Fri, Jul. 9th, 2004, 02:16 am
a short toon i made
I thought I should share some of the work I have done in the past while, maybe one of you will like it enough to spread it 'crost the web... that would be cool.
Here are some cropped screenshots:
And here, the film itself:Time Freezish
by Josef Allen (aka Me).
Hope everyone can enjoy this, and feedback is ALWAYS encouraged. :)
If you decide to actually put this link somewhere else, I would really appreciate you letting me know where. I dont mind at all, I just want to know who is clicking the link to watch it, and where. (if anyone reading this knows of an automated way to track the link, please, please, please share the knowledge? Thanks in advance!)
Sat, Aug. 21st, 2004 03:22 am (UTC)
I wanna see it! It is now missing! To quote that guy, "what the fuck?"
Could you e-mail it to me?
Sat, Aug. 21st, 2004 04:57 pm (UTC)
As that same guy said in his titular film 'That One Movie, With That Guy In It', "I dunno."
Actually, Ill be making a website or something to hold my movies, but short of that, that link should work again soon, when I get the space.
You said fuck, twice in my journal. Mad props going out to you, holmes. I sent an email to your supposed email address, let me know if it doesnt reach you.
Thu, Sep. 9th, 2004 10:26 pm (UTC)
artgeek5000: Holy Mutha-Fuckin Christ Spread Eagle on a Pogo Stick with a side of Gravy Fries!!!
Man oh man oh man... that animation is the fucking shiznizzle!
How odd and fortuitous (and perhaps serendipitous), that mere minutes after after coming back to the dank recesses of livejournal after years of neglect, and then posting a message on Buster's journal wondering weather or not our dear Sherpa was still alive and doing well...that I come across this Magnum Opus of Flash genius...
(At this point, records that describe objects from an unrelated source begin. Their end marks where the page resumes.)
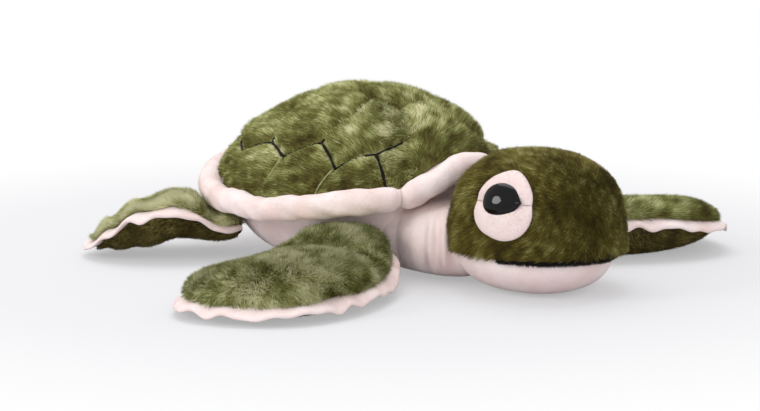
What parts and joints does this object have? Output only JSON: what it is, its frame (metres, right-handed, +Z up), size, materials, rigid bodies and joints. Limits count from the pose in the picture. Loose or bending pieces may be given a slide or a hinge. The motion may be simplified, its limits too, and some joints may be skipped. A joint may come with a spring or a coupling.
{
  "type": "plush turtle",
  "caption": "Stuffed sea turtle with a domed green plush shell, pale rolled rim, turning neck, nodding head, glossy eyes and hinged flippers with ruffled trim.",
  "frame": {"origin": "on the floor, on the flat of the belly, under the middle of the shell", "axes": "-Y is the way the turtle looks, +X is its left, +Z is up"},
  "size_m": [0.3799, 0.3027, 0.1035],
  "materials": {
    "green_plush": "long-pile plush, mottled green",
    "dark_green_plush": "short-pile plush, dark green",
    "pink_velour": "short-pile velour, pale pink",
    "black_thread": "dull thread",
    "polyester_fibre": "loose white fibre",
    "black_acrylic": "polished",
    "washer_plastic": "moulded"
  },
  "bodies": {
    "torso": {"shell_cover": "green_plush", "belly_cover": "pink_velour", "body_stuffing": "polyester_fibre", "rim_front": "pink_velour", "rim_left": "pink_velour", "rim_right": "pink_velour"},
    "neck": {"neck_cover": "pink_velour", "neck_stuffing": "polyester_fibre"},
    "head": {"head_cover": "green_plush", "jaw_cover": "pink_velour", "head_stuffing": "polyester_fibre", "mouth_cord": "black_thread", "eye_right": "black_acrylic", "eye_washer_right": "washer_plastic", "eye_patch_upper_right": "pink_velour", "eye_patch_lower_right": "pink_velour", "eye_left": "black_acrylic", "eye_washer_left": "washer_plastic", "eye_patch_upper_left": "pink_velour", "eye_patch_lower_left": "pink_velour"},
    "front_right_flipper": {"front_right_flipper_top": "green_plush", "front_right_flipper_under": "dark_green_plush", "front_right_flipper_trim": "pink_velour", "front_right_flipper_stuffing": "polyester_fibre"},
    "front_left_flipper": {"front_left_flipper_top": "green_plush", "front_left_flipper_under": "dark_green_plush", "front_left_flipper_trim": "pink_velour", "front_left_flipper_stuffing": "polyester_fibre"},
    "rear_right_flipper": {"rear_right_flipper_top": "green_plush", "rear_right_flipper_under": "dark_green_plush", "rear_right_flipper_trim": "pink_velour", "rear_right_flipper_stuffing": "polyester_fibre"},
    "rear_left_flipper": {"rear_left_flipper_top": "green_plush", "rear_left_flipper_under": "dark_green_plush", "rear_left_flipper_trim": "pink_velour", "rear_left_flipper_stuffing": "polyester_fibre"}
  },
  "joints": [
    {"name": "neck_turn", "type": "hinge", "parent": "torso", "child": "neck", "pos_m": [0, -0.088, 0.022], "axis": [0, 0, 1], "range_deg": [-12, 12], "stiffness_Nm_per_rad": 0.04},
    {"name": "head_nod", "type": "hinge", "parent": "neck", "child": "head", "pos_m": [0, -0.158, 0.044], "axis": [-0.9945, -0.1045, 0], "range_deg": [-8, 18], "stiffness_Nm_per_rad": 0.04},
    {"name": "front_right_flipper_flap", "type": "hinge", "parent": "torso", "child": "front_right_flipper", "pos_m": [-0.06965, -0.05724, 0.02], "axis": [-0.5299, 0.848, 0], "range_deg": [-20, 15], "stiffness_Nm_per_rad": 0.02},
    {"name": "front_left_flipper_flap", "type": "hinge", "parent": "torso", "child": "front_left_flipper", "pos_m": [0.06965, -0.05724, 0.02], "axis": [-0.5299, -0.848, 0], "range_deg": [-20, 15], "stiffness_Nm_per_rad": 0.02},
    {"name": "rear_right_flipper_flap", "type": "hinge", "parent": "torso", "child": "rear_right_flipper", "pos_m": [-0.06412, 0.03758, 0.0185], "axis": [0.5878, 0.809, 0], "range_deg": [-20, 15], "stiffness_Nm_per_rad": 0.02},
    {"name": "rear_left_flipper_flap", "type": "hinge", "parent": "torso", "child": "rear_left_flipper", "pos_m": [0.06412, 0.03758, 0.0185], "axis": [0.5878, -0.809, 0], "range_deg": [-20, 15], "stiffness_Nm_per_rad": 0.02}
  ]
}
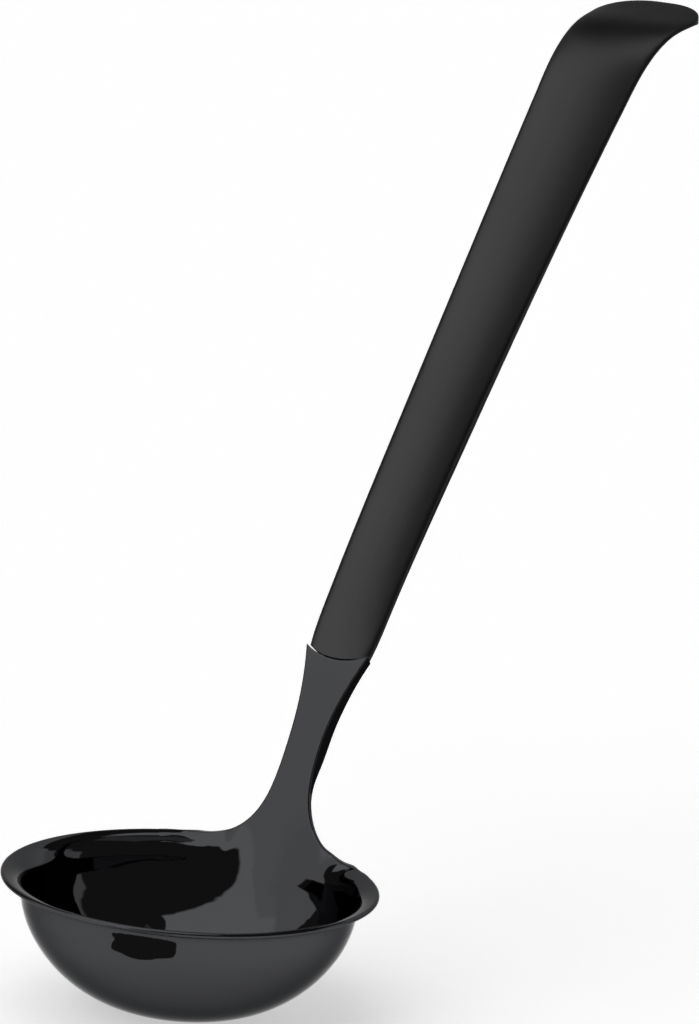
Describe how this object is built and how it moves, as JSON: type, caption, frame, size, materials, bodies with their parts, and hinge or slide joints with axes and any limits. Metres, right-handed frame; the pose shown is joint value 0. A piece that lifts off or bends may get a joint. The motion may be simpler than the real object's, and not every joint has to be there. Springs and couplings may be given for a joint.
{
  "type": "soup ladle",
  "caption": "Soup ladle with a deep round bowl, a flared lip that sweeps up into a channel neck, and a slim hollow handle with a bent-back end.",
  "frame": {"origin": "middle of the small flat foot under the bowl, on its lower face", "axes": "+Z along the bowl's axis, up out of its mouth; +X from the bowl's axis towards the handle, which rises in the XZ plane"},
  "size_m": [0.2576, 0.0898, 0.2276],
  "materials": {
    "head_dark_mirror": "mirror polished, dark coated",
    "tang_steel": "dark coated",
    "handle_black": "satin",
    "socket_plastic": "matte",
    "pin_steel": "plain"
  },
  "bodies": {
    "root": {"bowl_and_neck": "head_dark_mirror", "tang_bar": "tang_steel", "handle_front_shell": "handle_black", "handle_back_shell": "handle_black", "tang_socket": "socket_plastic", "tang_pins": "pin_steel"}
  },
  "joints": []
}
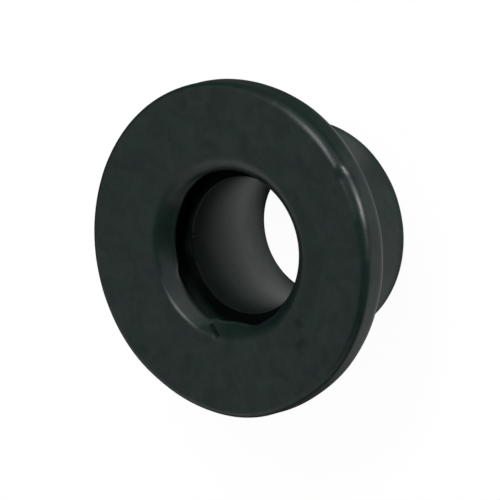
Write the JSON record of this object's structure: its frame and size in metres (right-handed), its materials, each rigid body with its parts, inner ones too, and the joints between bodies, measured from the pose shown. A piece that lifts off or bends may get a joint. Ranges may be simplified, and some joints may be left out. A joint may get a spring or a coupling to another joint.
{
  "type": "flanged rubber bushing",
  "caption": "Flanged rubber bushing: a flat round flange on a short barrel, with a through bore and a rounded, undercut mouth.",
  "frame": {"origin": "centre of the barrel's end face, which the bushing stands on", "axes": "+Z along the bore, from the barrel's end to the flat face of the flange; the part is round about Z, so X and Y are free"},
  "size_m": [0.028, 0.028, 0.0125],
  "materials": {
    "black_rubber": "moulded, dull satin, slightly cloudy"
  },
  "bodies": {
    "root": {"bushing": "black_rubber"}
  },
  "joints": []
}
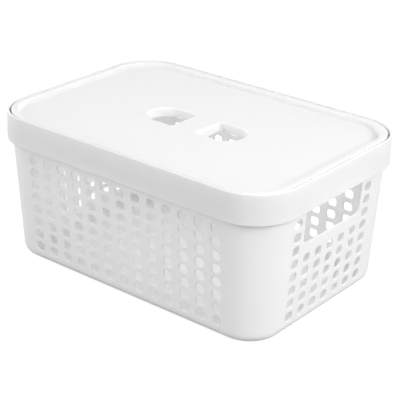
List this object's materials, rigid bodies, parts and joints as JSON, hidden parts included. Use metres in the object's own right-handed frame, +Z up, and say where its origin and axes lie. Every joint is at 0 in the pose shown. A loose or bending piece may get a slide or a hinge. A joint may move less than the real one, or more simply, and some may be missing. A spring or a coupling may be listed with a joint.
{
  "type": "lidded storage bin",
  "caption": "Rectangular perforated plastic storage bin with tapered walls, a plain rim band, hand holes at both ends and a lift-off lid with two finger holes.",
  "frame": {"origin": "centre of the flat underside, on the surface the bin stands on", "axes": "+X along the long side, +Y across the width, +Z up through the lid"},
  "size_m": [0.299, 0.206, 0.135],
  "materials": {
    "basket_plastic": "satin",
    "lid_plastic": "satin"
  },
  "bodies": {
    "basket": {"basket": "basket_plastic"},
    "lid": {"lid": "lid_plastic"}
  },
  "joints": [
    {"name": "lid_lift", "type": "slide", "parent": "basket", "child": "lid", "axis": [0, 0, 1], "range_m": [0, 0.06]}
  ]
}
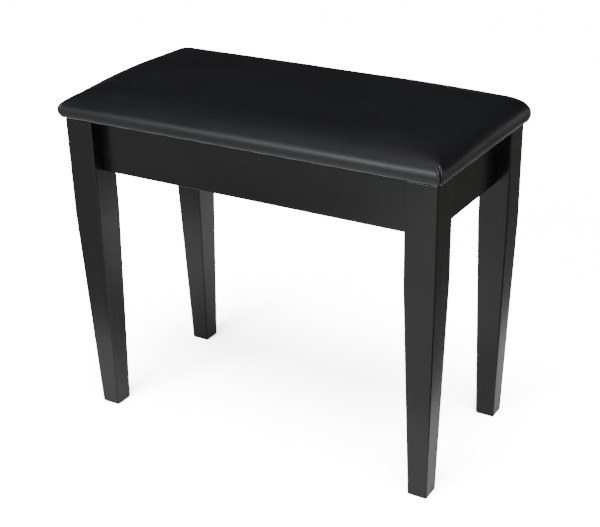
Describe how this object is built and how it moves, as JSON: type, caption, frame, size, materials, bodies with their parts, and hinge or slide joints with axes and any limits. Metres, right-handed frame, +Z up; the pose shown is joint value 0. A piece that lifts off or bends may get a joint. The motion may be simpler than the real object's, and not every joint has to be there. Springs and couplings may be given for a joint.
{
  "type": "piano bench",
  "caption": "Single piano bench with a crowned vinyl seat on a black wooden frame of inset aprons and tapered square legs, held by corner brackets.",
  "frame": {"origin": "on the floor, under the centre of the bench", "axes": "+X to the right along the long front, -Y towards the front, +Z up"},
  "size_m": [0.578, 0.295, 0.493],
  "materials": {
    "vinyl": "smooth black vinyl, satin, with a fine grain",
    "foam": "open-cell foam",
    "plywood": "bare plywood",
    "staple_wire": "galvanised wire",
    "dust_cloth": "black non-woven cloth",
    "black_lacquer": "satin black lacquer over hardwood",
    "zinc_steel": "bright zinc plate",
    "bare_wood": "planed, unfinished"
  },
  "bodies": {
    "root": {"seat_cover": "vinyl", "seat_foam": "foam", "seat_board": "plywood", "cover_staples": "staple_wire", "dust_cover": "dust_cloth", "dust_staples": "staple_wire", "front_apron": "black_lacquer", "back_apron": "black_lacquer", "left_apron": "black_lacquer", "right_apron": "black_lacquer", "leg_front_left": "black_lacquer", "leg_front_right": "black_lacquer", "leg_back_left": "black_lacquer", "leg_back_right": "black_lacquer", "bracket_front_left": "zinc_steel", "bracket_front_right": "zinc_steel", "bracket_back_left": "zinc_steel", "bracket_back_right": "zinc_steel", "bracket_screws": "zinc_steel", "hanger_bolts": "zinc_steel", "washers": "zinc_steel", "wing_nuts": "zinc_steel", "front_cleat": "bare_wood", "back_cleat": "bare_wood", "cleat_screws": "zinc_steel", "seat_screws": "zinc_steel", "apron_dowels": "bare_wood"}
  },
  "joints": []
}
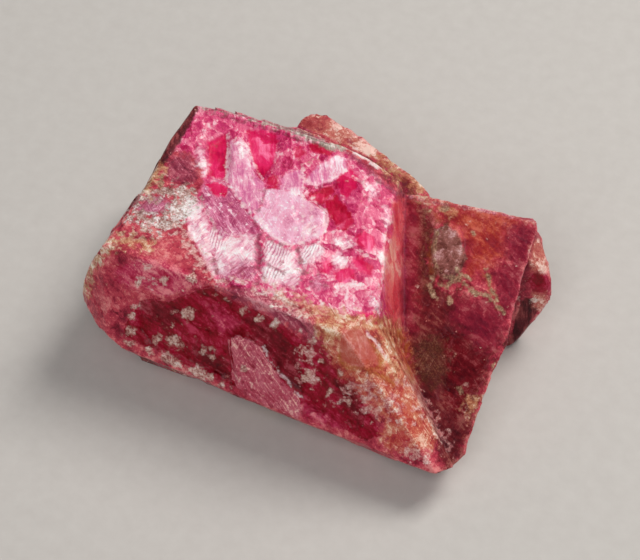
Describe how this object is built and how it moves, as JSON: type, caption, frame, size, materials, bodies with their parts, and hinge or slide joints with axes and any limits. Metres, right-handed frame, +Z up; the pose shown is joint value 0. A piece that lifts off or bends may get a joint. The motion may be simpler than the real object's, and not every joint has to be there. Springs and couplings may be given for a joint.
{
  "type": "raw spinel crystal",
  "caption": "Raw opaque pink-red spinel crystal group with flat flaked faces, a re-entrant valley and a crystal grown through its back; lies on its flat underside.",
  "frame": {"origin": "on the surface that the crystal lies on, under the middle of its outline seen from above", "axes": "+Z up, +X along the long front ridge towards the end with the valley, +Y away from the front face"},
  "size_m": [0.0312, 0.0246, 0.0107],
  "materials": {
    "spinel": "translucent to opaque pink-red crystal, glossy on fresh fractures and matte on its skin"
  },
  "bodies": {
    "root": {"spinel_crystal": "spinel"}
  },
  "joints": []
}
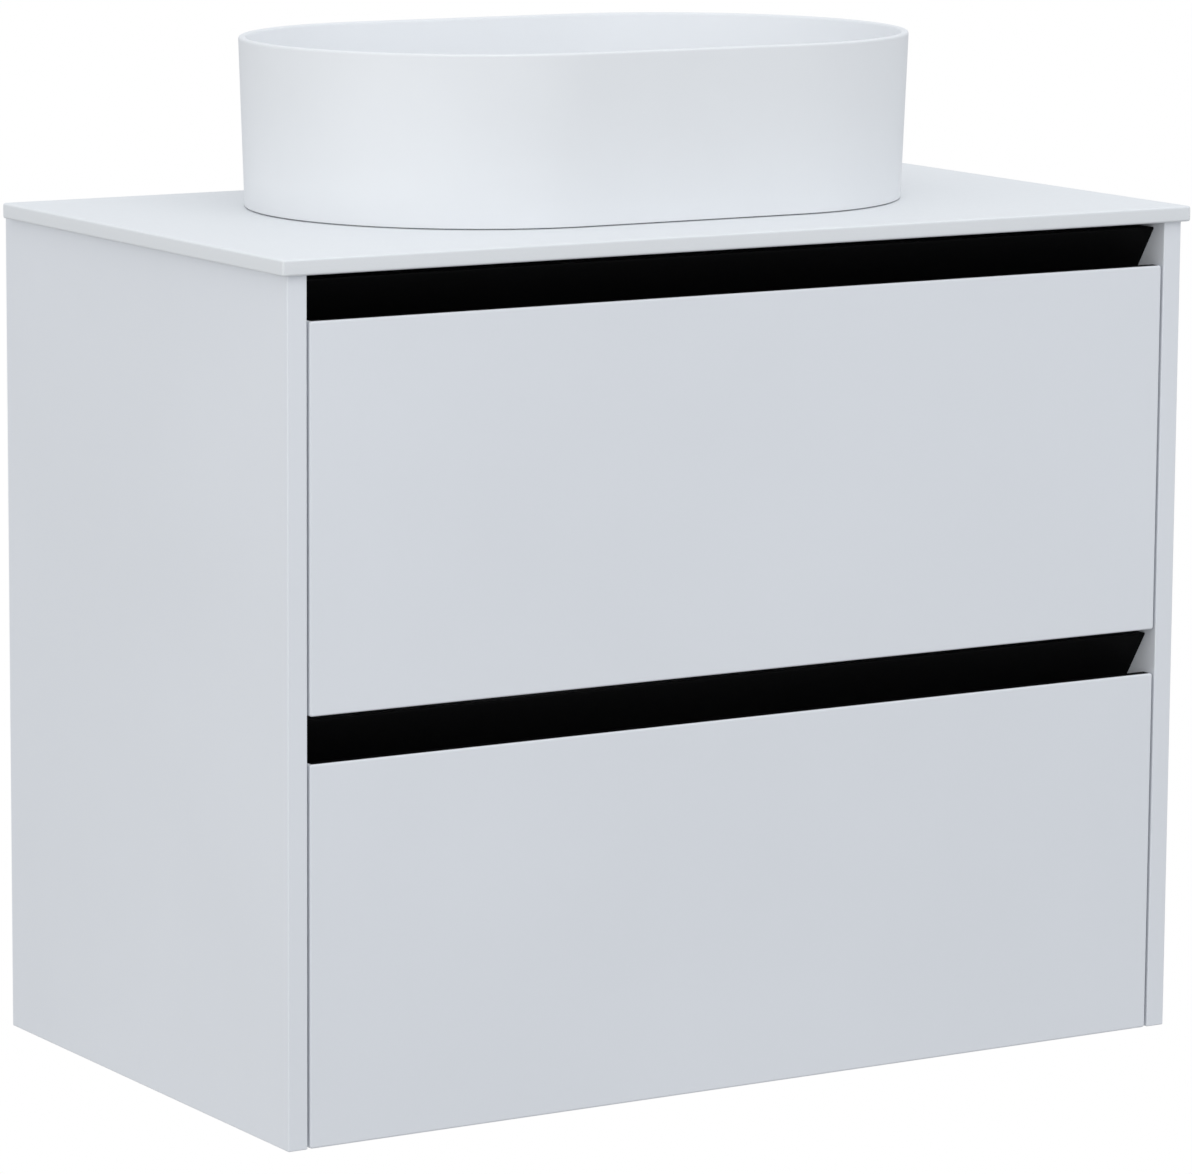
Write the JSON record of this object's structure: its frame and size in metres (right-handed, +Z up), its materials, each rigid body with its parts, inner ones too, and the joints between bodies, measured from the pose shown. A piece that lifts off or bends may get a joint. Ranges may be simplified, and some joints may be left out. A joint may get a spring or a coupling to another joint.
{
  "type": "vessel sink on vanity",
  "caption": "Wall-hung bathroom vanity: matte white cabinet with two finger-pull drawers on full-extension runners, thin countertop and a stadium-shaped vessel basin with a push waste.",
  "frame": {"origin": "on the wall plane, at the centre of the four wall fixing holes, midway between the side panels", "axes": "+X to the right as seen from the front, +Y into the wall, +Z up; the drawers open towards -Y"},
  "size_m": [0.8, 0.4545, 0.78],
  "materials": {
    "white_lacquer": "matte white lacquer on fibreboard",
    "white_melamine": "white melamine board",
    "linen_board": "pale grey linen-effect melamine board",
    "countertop_stone": "matte white solid surface",
    "basin_ceramic": "matte white ceramic",
    "black_channel": "matte black powder coat",
    "zinc_steel": "bright zinc-plated steel",
    "bearing_steel": "polished bearing steel",
    "screw_steel": "zinc-plated",
    "spring_steel": "drawn wire",
    "beech": "fluted beech",
    "chrome": "polished",
    "brass": "machined",
    "black_rubber": "moulded",
    "sealant": "translucent white silicone",
    "grey_plastic": "moulded acetal"
  },
  "bodies": {
    "cabinet": {"basin": "basin_ceramic", "basin_sealant": "sealant", "board_dowels": "beech", "bottom_panel": "white_melamine", "cam_bolts": "screw_steel", "cam_locks": "screw_steel", "channel_brackets": "zinc_steel", "channel_screws": "screw_steel", "countertop": "countertop_stone", "finger_channel_lower": "black_channel", "finger_channel_upper": "black_channel", "hanging_rail": "white_melamine", "lower_back_rail": "white_melamine", "lower_runner_cabinet_member_left": "zinc_steel", "lower_runner_cabinet_member_right": "zinc_steel", "plug_cartridge": "grey_plastic", "plug_spring": "spring_steel", "runner_cabinet_screws": "screw_steel", "side_panel_left": "white_lacquer", "side_panel_right": "white_lacquer", "top_front_rail": "white_melamine", "upper_runner_cabinet_member_left": "zinc_steel", "upper_runner_cabinet_member_right": "zinc_steel", "waste_back_nut": "brass", "waste_body": "chrome", "waste_flange_gasket": "black_rubber", "waste_lower_washer": "black_rubber"},
    "waste_plug_set": {"waste_plug": "chrome", "plug_seal": "black_rubber", "plug_stem": "brass"},
    "upper_drawer": {"upper_box_back": "linen_board", "upper_box_floor": "linen_board", "upper_box_front": "linen_board", "upper_box_screws": "screw_steel", "upper_box_side_left": "linen_board", "upper_box_side_right": "linen_board", "upper_cutout_front": "linen_board", "upper_cutout_sides": "linen_board", "upper_drawer_front": "white_lacquer", "upper_runner_drawer_member_left": "zinc_steel", "upper_runner_drawer_member_right": "zinc_steel", "upper_runner_drawer_screws": "screw_steel"},
    "upper_runner_middles": {"upper_runner_middle_member_left": "zinc_steel", "upper_runner_middle_member_right": "zinc_steel"},
    "upper_outer_cages": {"upper_outer_ball_cages": "bearing_steel"},
    "upper_inner_cages": {"upper_inner_ball_cages": "bearing_steel"},
    "lower_drawer": {"lower_box_back": "linen_board", "lower_box_floor": "linen_board", "lower_box_front": "linen_board", "lower_box_screws": "screw_steel", "lower_box_side_left": "linen_board", "lower_box_side_right": "linen_board", "lower_drawer_front": "white_lacquer", "lower_runner_drawer_member_left": "zinc_steel", "lower_runner_drawer_member_right": "zinc_steel", "lower_runner_drawer_screws": "screw_steel"},
    "lower_runner_middles": {"lower_runner_middle_member_left": "zinc_steel", "lower_runner_middle_member_right": "zinc_steel"},
    "lower_outer_cages": {"lower_outer_ball_cages": "bearing_steel"},
    "lower_inner_cages": {"lower_inner_ball_cages": "bearing_steel"}
  },
  "joints": [
    {"name": "upper_drawer_slide", "type": "slide", "parent": "cabinet", "child": "upper_drawer", "axis": [0, -1, 0], "range_m": [0, 0.4]},
    {"name": "upper_runner_middles_slide", "type": "slide", "parent": "cabinet", "child": "upper_runner_middles", "axis": [0, -1, 0], "range_m": [0, 0.2]},
    {"name": "upper_outer_cages_slide", "type": "slide", "parent": "cabinet", "child": "upper_outer_cages", "axis": [0, -1, 0], "range_m": [0, 0.1]},
    {"name": "upper_inner_cages_slide", "type": "slide", "parent": "cabinet", "child": "upper_inner_cages", "axis": [0, -1, 0], "range_m": [0, 0.3]},
    {"name": "lower_drawer_slide", "type": "slide", "parent": "cabinet", "child": "lower_drawer", "axis": [0, -1, 0], "range_m": [0, 0.4]},
    {"name": "lower_runner_middles_slide", "type": "slide", "parent": "cabinet", "child": "lower_runner_middles", "axis": [0, -1, 0], "range_m": [0, 0.2]},
    {"name": "lower_outer_cages_slide", "type": "slide", "parent": "cabinet", "child": "lower_outer_cages", "axis": [0, -1, 0], "range_m": [0, 0.1]},
    {"name": "lower_inner_cages_slide", "type": "slide", "parent": "cabinet", "child": "lower_inner_cages", "axis": [0, -1, 0], "range_m": [0, 0.3]},
    {"name": "plug_press", "type": "slide", "parent": "cabinet", "child": "waste_plug_set", "axis": [0, 0, 1], "range_m": [-0.008, 0], "stiffness_N_per_m": 500, "springref_m": 0.012, "deforming": ["plug_spring"]}
  ],
  "couplings": [
    {"joint": "upper_runner_middles_slide", "follows": "upper_drawer_slide", "ratio": 0.5},
    {"joint": "upper_outer_cages_slide", "follows": "upper_drawer_slide", "ratio": 0.25},
    {"joint": "upper_inner_cages_slide", "follows": "upper_drawer_slide", "ratio": 0.75},
    {"joint": "lower_runner_middles_slide", "follows": "lower_drawer_slide", "ratio": 0.5},
    {"joint": "lower_outer_cages_slide", "follows": "lower_drawer_slide", "ratio": 0.25},
    {"joint": "lower_inner_cages_slide", "follows": "lower_drawer_slide", "ratio": 0.75}
  ]
}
What was that line in Stand By Me about friends moving in and out of your life like bus boys in a restaurant? I miss you, man.
I hope when the plagues and bombs come and wipe out civilization (almost) that you're one of the survivors, and that your vision and brain help shape the future of post-apocalyptic humanity.
Mon, Sep. 20th, 2004 09:57 am (UTC)
thegentlesherpa: Re: Holy Mutha-Fuckin Christ Spread Eagle on a Pogo Stick with a side of Gravy Fries!!!
Hey! Thanks for the praise, I'm glad you like it. I've been making some more, but nothing I will post here, yet. Hopefully the bombs will drop soon so I can instead just start dedicating my post-radiation years to wiping the scum off the face of the earth, and replacing it with useless mock-moral stories. Also puppies, world peace, and italian bikini models that dont speak english, but thats it. Everyone can stop thinking they will be able to pay me to save them at the last minute, because unless you are a puppy, an italian model, or a faux-fable, thats it. Them's the breaks.What was that line in Stand By Me about friends moving in and out of your life like bus boys in a restaurant? I miss you, man.
I miss you too. But are you calling me a bus boy? Either way, you wanna go see a dead body sometime?
Mon, Sep. 20th, 2004 06:01 pm (UTC)
artgeek5000: Re: Holy Mutha-Fuckin Christ Spread Eagle on a Pogo Stick with a side of Gravy Fries!!!
I'm down with goin to see a dead body...as long as we dont flip a Mooner or Goocher on the way; that would curse the whole thing.
I like the list of the "saved" in your New World Order. I guess my only chance for survival is moving to Italy, forgetting English, and starting a career modeling bikinis.
Heh, could be worse...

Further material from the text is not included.